Test Generation & Execution
Recording Salesforce test cases in ContextQA, managing test data with profiles and parameters, and running tests in parallel with execution logs.
Who is this for? SDETs and QA managers who need to record, parameterize, and execute Salesforce test cases — including data-driven runs and parallel execution across sandboxes.
This page covers the full lifecycle of a Salesforce test case in ContextQA: recording, data management, execution, and reviewing logs.
Recording a Salesforce test session
ContextQA creates test cases by recording your interactions with the Salesforce UI. The recorder captures not just the element locator but also metadata — label, role, surrounding context — so the AI can re-locate elements even after Salesforce regenerates its DOM identifiers.
In ContextQA, click the plus (+) icon to start a new scenario.
Select Start recording (or choose an existing scenario to extend).
Perform the Salesforce workflow you want to automate: navigate to a record, fill in fields, click action buttons, submit forms.
Stop the recording when the workflow is complete.
Click the Edit icon (three dots) on any step to review the captured locator and metadata. ContextQA stores both, which is what makes the test resilient to UI changes between Salesforce releases.
Because ContextQA records metadata alongside locators, you rarely need to update test steps after a Salesforce patch or seasonal update. The AI resolves the correct element using stored context even when the locator has changed.
Executing a recorded test case
Open the test case in ContextQA.
Click Run.
Wait for execution to complete. ContextQA's intelligent wait state handling ensures each step proceeds only after the required Salesforce element or page is ready — no fixed delays needed.
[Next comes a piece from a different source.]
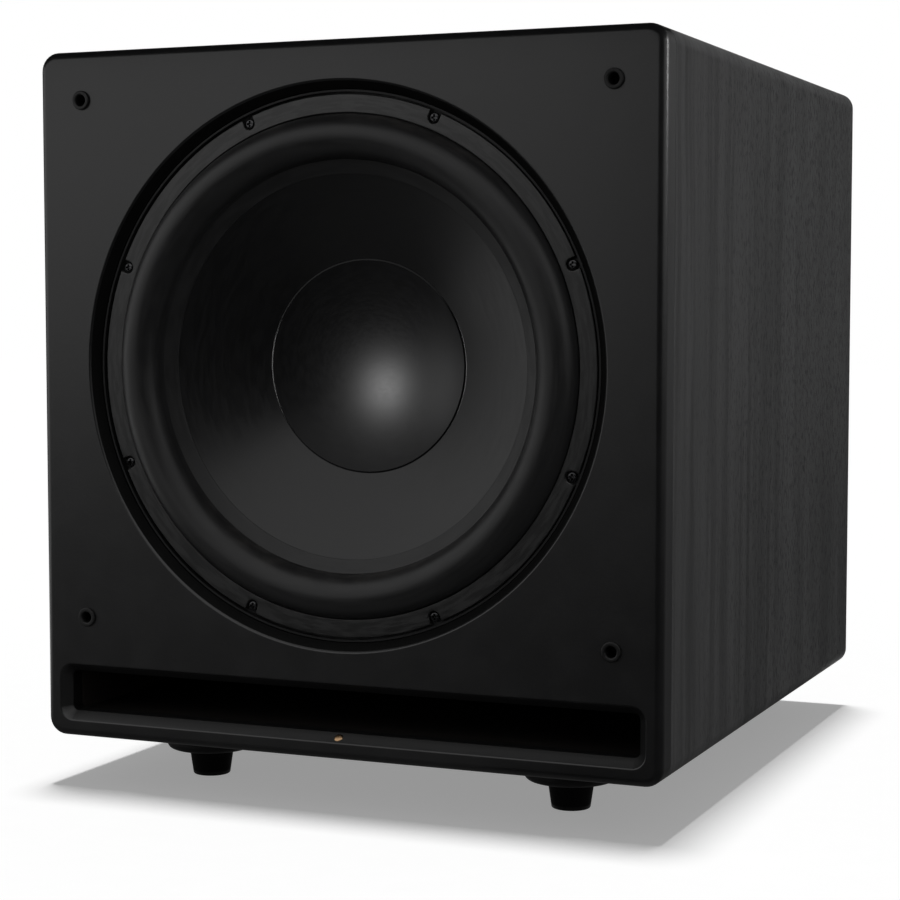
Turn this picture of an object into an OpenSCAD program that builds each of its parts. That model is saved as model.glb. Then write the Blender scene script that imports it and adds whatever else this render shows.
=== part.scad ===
// Ported subwoofer: a slot-loaded wooden cabinet, one large woofer and a plate amplifier in the back.
// Frame: +Z up, the front looks along -Y, the origin is on the floor at the middle of the bounding box.

/* [Cabinet] */
// Width of the cabinet
cab_w = 482; // [470:1:560]
// Height of the cabinet without its feet
cab_h = 507; // [495:1:600]
// Depth of the cabinet from the baffle's face to the back edge
cab_d = 550; // [520:1:640]
// Thickness of the walls, the port shelf and the brace
wall_t = 18; // [16:0.5:20]
// Radius of the four long outer edges
corner_r = 13.5; // [10:0.5:16]
// Thickness of the painted front baffle
baffle_t = 20; // [19:0.5:22]
// Radius of the baffle's rounded front edges
baffle_round = 6; // [3:0.5:8]
// Thickness of the inner baffle that carries the woofer
inner_baffle_t = 22; // [18:0.5:25]
// Thickness of the back panel
back_t = 18; // [16:0.5:22]
// Depth of the back panel behind the walls' rear edges
back_inset = 2; // [1:0.5:4]

/* [Port] */
// Clear height of the port duct
port_h = 30.6; // [26:0.2:34]
// Height of the baffle's lower lip over the port floor
port_lip = 0.6; // [0.2:0.2:2]
// Width of the sloped flare around the slot's mouth
flare_w = 6.4; // [4:0.2:8]
// Depth of the flare
flare_d = 8; // [5:0.5:12]
// Corner radius of the slot behind the flare
slot_r = 4; // [2:0.5:6]
// Height of the upright panel that bends the port behind the shelf
riser_h = 120; // [80:5:140]

/* [Woofer place] */
// Height of the woofer's centre over the cabinet's underside
woofer_h = 278; // [274:1:284]
// Radius of the opening's front edge
recess_r = 201; // [199:0.5:206]
// Radius of the opening round the woofer's flange
opening_r = 194.7; // [194.6:0.1:196]
// Depth of the sloped wall between the two
recess_d = 7; // [4:0.5:9]
// Radius of the hole in the inner baffle
cutout_r = 177; // [176.5:0.1:178]

/* [Woofer frame] */
// Outer radius of the cast flange
flange_r = 194.2; // [193.8:0.1:194.4]
// Depth of the flange's thin outer lip
lip_depth = 7.7; // [6:0.1:9]
// Width of the lip
lip_w = 1.4; // [1:0.1:2]
// Depth of the seat inside the lip
seat_depth = 12.6; // [12:0.1:13.5]
// Thickness of the foam ring under the flange
foam_t = 1.5; // [1:0.1:2]
// Wall of the cast frame
frame_wall = 4; // [3:0.5:5]
// Depth of the ledge that holds the spider
ledge_depth = 96; // [94:1:100]
// Depth of the frame's rear end, where the top plate begins
frame_depth = 118; // [116:1:122]
// Number of arms of the frame, and of screws
arms = 8; // [6:1:8]
// Width of each window between the arms, in degrees
window_deg = 31; // [24:1:34]
// Face depth of the rubber trim ring
trim_depth = 9; // [8:0.1:10]
// Inner radius of the trim ring
trim_r1 = 178.3; // [177.8:0.1:179]
// Outer radius of the trim ring
trim_r2 = 191.4; // [191:0.1:191.8]
// Radius of the screw circle
screw_ring_r = 187; // [186.5:0.1:187.5]
// Width of the notch round each screw
notch_w = 8.5; // [8:0.1:10]
// Head diameter of the woofer screws
screw_head_d = 7; // [6.5:0.1:7.5]
// Length of the woofer screws below the head
screw_len = 26; // [22:1:27]

/* [Moving cone] */
// Outer radius of the surround's roll
roll_r2 = 178; // [177.5:0.1:178.2]
// Inner radius of the surround's roll
roll_r1 = 147; // [146.5:0.1:148]
// Height of the roll over its outer foot
roll_h = 16.5; // [14:0.5:18]
// Thickness of the surround's rubber
roll_t = 1.8; // [1.2:0.1:2]
// Depth of the cone's glued rim under the surround
rim_depth = 15.3; // [15:0.1:16.5]
// Thickness of the surround's inner land on the cone
inner_land_t = 0.9; // [0.6:0.1:1.2]
// Radius of the cone's knee, where the surround's inner land ends
knee_r = 136.8; // [135:0.2:138]
// Depth of the cone at the knee
knee_depth = 20.1; // [19.5:0.1:21]
// Depth of the cone at the voice coil
neck_depth = 74.9; // [72:0.5:77]
// Wall of the cone
cone_t = 1.8; // [1.2:0.1:2]
// Radius of the dust cap
cap_r = 76.3; // [74:0.1:78]
// Depth of the dust cap's dish
cap_h = 20; // [14:0.5:21.5]
// Wall of the dust cap
cap_t = 1; // [0.6:0.1:1.4]
// Outer radius of the voice-coil former
former_r = 38.4; // [38.2:0.1:38.6]
// Wall of the former
former_t = 0.4; // [0.3:0.05:0.5]
// Height of the voice-coil winding
winding_h = 36; // [30:1:38]
// Thickness of the winding
winding_t = 2; // [1.5:0.1:2.2]
// Depth of each corrugation of the spider
spider_wave = 2.2; // [1:0.1:2.4]
// Thickness of the spider
spider_t = 0.9; // [0.6:0.1:1]

/* [Motor] */
// Bore of the top plate
gap_r = 41.3; // [41.1:0.1:41.6]
// Outer radius of the top plate and the magnets
magnet_r = 90; // [86:1:94]
// Bore of the magnet rings
magnet_bore_r = 52; // [48:1:56]
// Thickness of the top plate
top_plate_t = 12; // [10:0.5:14]
// Thickness of one magnet ring
magnet_t = 20; // [18:0.5:22]
// Thickness of the glue between the magnet rings
glue_t = 0.1; // [0.05:0.05:0.2]
// Thickness of the back plate
back_plate_t = 12; // [10:0.5:14]
// Radius of the pole
pole_r = 36.9; // [36.5:0.1:37.2]
// Radius of the vent through the pole
vent_r = 14; // [10:0.5:16]
// Wall of the rubber boot round the motor
boot_t = 2.6; // [2:0.1:3]

/* [Feet] */
// Distance of each foot's axis from the cabinet's centre line
foot_x = 147; // [130:1:170]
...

Review the results in the execution view. A passing test confirms the workflow completed successfully despite any Salesforce UI changes since the last run.
Managing test data with profiles
Hardcoding values like usernames, passwords, or record field data into test steps makes tests brittle and difficult to maintain. ContextQA separates test data from test logic using test data profiles, parameters, and variables.
Parameters vs. variables
Parameter
An input value injected from a test data profile
Usernames, passwords, record field values provided before the test runs
Variable
A value captured during execution and reused in later steps
Order IDs, confirmation numbers, or any value generated by the application at runtime
Creating a test data profile
A test data profile is a table of input values — each row is one data set. For a Salesforce login test, a profile might contain several rows, each with a different email address and password.
Navigate to the test data profiles section in ContextQA to view existing profiles or create a new one for your Salesforce module.
Connecting a test case to a test data profile
Open the Salesforce test case you want to parameterize.
Click Add step and hover over the menu icon.
Choose For loop. Select your test data profile, set the loop boundaries to Start Loop and End Loop, and click Create.
Click Reorder and drag all relevant test steps underneath the for-loop step so they execute within the loop.
Click Update to save the reordered test case.
Replacing hardcoded values with parameters
Find a step that contains a hardcoded value you want to replace (for example, a username or password field).
Click the Edit icon on that step.
Remove the hardcoded value from the field.
Click Parameter and select the parameter that corresponds to the column in your test data profile (for example,
user_emailorpassword).Click Update to save the step.
Repeat for every step that contains data you want to drive from the profile.
Running with a test data profile
Click Run on the test case.
Choose execution from the run options.
ContextQA fetches each row from the test data profile and executes the for-loop steps once per row. The execution history shows one result per data set, making it easy to see which inputs passed and which failed.
Parallel execution and test plans
For large Salesforce test suites, parallel execution reduces total run time and provides faster feedback.
Setting up a test plan for parallel execution
Navigate to Test Development in ContextQA.
Click Test Plans and open the test plan that contains your Salesforce test cases.
Click the Edit icon on the test plan.
Go to the Test Machine and Issue section. Add your test suite and select a browser (for example, Chrome).
Click Add to save the machine configuration.
Open Test Plan Settings and set the parallel execution count — options include 5, 10, 15, 20, or more depending on your project.
Click Update to save, then click Run to execute the test plan.
ContextQA runs the configured number of test cases simultaneously. Each test case manages its own wait state independently, so a test that is waiting for a Salesforce record to save does not block other tests from proceeding.
Reading execution logs
After a test plan runs, open Run History to review results.
The run history shows the pass/fail status for every test case in the plan.
Click any test case entry to open the detailed execution log, which includes each step, its pass/fail status, and timestamps.
For failed steps, the log shows what was expected and what actually occurred. Common causes in Salesforce tests: a field was not found because of a UI change, a record was not saved before the next step attempted to read it, or test data was invalid for the target environment.
Use the timestamps to identify slow steps that might indicate Salesforce performance issues or timing problems in a specific environment. If a test is consistently failing in a particular sandbox but passing elsewhere, compare the environment configuration and data state rather than assuming a test logic error.